To most people, it isn’t clear which steps are preferable. Look at the debates we hear over such things as “paper or plastic” shopping bags (the answer of course being “Neither. Reuse!”). CNG, conventionally-extracted hydrogen, and “compostable” plastics are touted by green press as Progress. People lack the information to discern which steps truly are better or greener, so they chase their tails in debate and the real answers get lost in the melee.

To most people, it isn’t clear what is possible and realistic. News of the positive progress that is being made – the steps in the right direction, the Transition seque – is being buried amid fear-generating doom & gloom pronouncements. The horror stories, the wildlife species death tolls, the rainforest acreage depleted, the glacial melting, the increasing ppm CO2 counts, gain the green headlines. And the positive news gets lost. The positive news is out there. There is a massive change underway, worldwide. It’s hard to see at this point, but there are clues of it in mainstream and green press alike.

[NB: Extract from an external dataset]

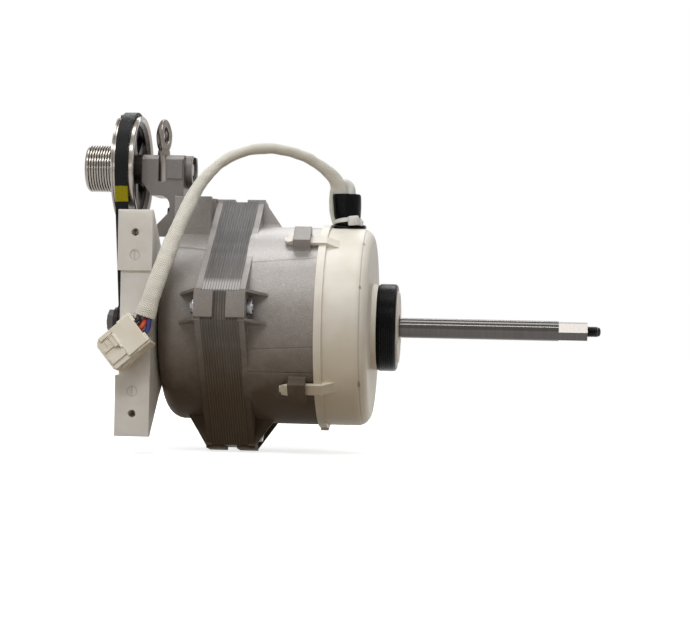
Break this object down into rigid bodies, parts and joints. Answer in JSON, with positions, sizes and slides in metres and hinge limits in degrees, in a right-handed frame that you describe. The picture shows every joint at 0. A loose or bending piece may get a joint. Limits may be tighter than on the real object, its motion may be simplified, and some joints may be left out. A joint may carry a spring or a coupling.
{
  "type": "dryer motor",
  "caption": "Tumble dryer motor with a long fan shaft, and a belt-driven countershaft that carries a ribbed drum pulley.",
  "frame": {"origin": "on the motor axis at the middle of the front rubber ring", "axes": "+X along the motor shaft towards the long fan end, -Y out of the foot face, +Z towards the countershaft"},
  "size_m": [0.3117, 0.1552, 0.2037],
  "materials": {
    "shaft_steel": "ground bright steel",
    "core_steel": "stamped electrical steel",
    "magnet": "moulded ferrite, matt",
    "small_pulley_steel": "dark turned steel",
    "fastener_steel": "zinc plated",
    "bearing_steel": "polished",
    "laminations": "stacked sheet edges",
    "winding": null,
    "insulator": "moulded",
    "cast_aluminium": "sand-textured casting",
    "cover_plastic": "cream moulded plastic, satin",
    "mount_rubber": "moulded rubber, satin",
    "board": "coated board",
    "board_parts": "moulded parts",
    "foot_plastic": "white moulded plastic, satin",
    "bracket_aluminium": "sand-textured casting, darker",
    "turned_steel": "turned bright steel",
    "pulley_metal": "turned rim on a cast wheel",
    "belt_rubber": "flat back of a rubber belt, matt",
    "eye_steel": "forged steel, dull",
    "gland_rubber": "glossy black sleeve",
    "tie_plastic": "nylon",
    "sleeve_fabric": "braided sleeve",
    "wire_plastic": "wire insulation, four colours",
    "connector_plastic": "cream moulded plastic",
    "terminal_brass": "plated"
  },
  "bodies": {
    "root": {"front_bearing_outer": "bearing_steel", "front_bearing_balls": "bearing_steel", "rear_bearing_outer": "bearing_steel", "rear_bearing_balls": "bearing_steel", "wave_washer": "fastener_steel", "stator_core": "laminations", "stator_windings": "winding", "insulator_front": "insulator", "insulator_rear": "insulator", "front_end_shield": "cast_aluminium", "rear_end_shield": "cast_aluminium", "through_screws": "fastener_steel", "screw_nuts": "fastener_steel", "front_cover": "cover_plastic", "front_mount_ring": "mount_rubber", "circuit_board": "board", "board_parts": "board_parts", "mounting_block": "foot_plastic", "rear_mount_ring": "mount_rubber", "pulley_bracket": "bracket_aluminium", "bracket_screws": "fastener_steel", "countershaft_bearings": "bearing_steel", "countershaft_balls": "bearing_steel", "drive_belt": "belt_rubber", "eye_pin": "fastener_steel", "cable_gland": "gland_rubber", "cable_tie": "tie_plastic", "side_lead": "sleeve_fabric", "spare_sleeve": "sleeve_fabric", "harness_sleeve": "sleeve_fabric", "harness_wires": "wire_plastic", "connector_housing": "connector_plastic", "connector_terminals": "terminal_brass"},
    "rotor": {"motor_shaft": "shaft_steel", "rotor_core": "core_steel", "rotor_magnets": "magnet", "motor_pulley": "small_pulley_steel", "pulley_nut": "fastener_steel", "front_bearing_inner": "bearing_steel", "rear_bearing_inner": "bearing_steel"},
    "countershaft": {"countershaft": "shaft_steel", "drum_pulley": "turned_steel", "large_pulley": "pulley_metal", "countershaft_races": "bearing_steel", "countershaft_circlip": "fastener_steel"},
    "eye": {"tension_eye": "eye_steel"}
  },
  "joints": [
    {"name": "motor_spin", "type": "hinge", "parent": "root", "child": "rotor", "pos_m": [0, 0, 0], "axis": [1, 0, 0], "continuous": true},
    {"name": "countershaft_spin", "type": "hinge", "parent": "root", "child": "countershaft", "pos_m": [-0.16, 0, 0.0933], "axis": [1, 0, 0], "continuous": true},
    {"name": "eye_swing", "type": "hinge", "parent": "root", "child": "eye", "pos_m": [-0.137, -0.0097, 0.082], "axis": [0, 1, 0], "range_deg": [-12, 12]}
  ],
  "couplings": [
    {"joint": "countershaft_spin", "follows": "motor_spin", "ratio": 0.3383}
  ]
}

The fact is, the Understanding *is* there. People do realize we must change. As a believer that there is inherent good in human nature, I believe it is a minority who steadfastly refuse to change; the majority are willing but simply have no clue how to make the moves.

The Oskamp quote said the steps needed to be conveniently available – I would say that it’s not mere convenience, but that those steps also need to be familiar. People need illustrations, they need a picture, a vision. That’s where pioneers like the Permaculture folks are helpful, in being innovators, and putting new ideas and positive models out there for people to examine. Unless we provide a significant flood of clear illustrations of what to change *to*, mainstream people will be unable to make the jump.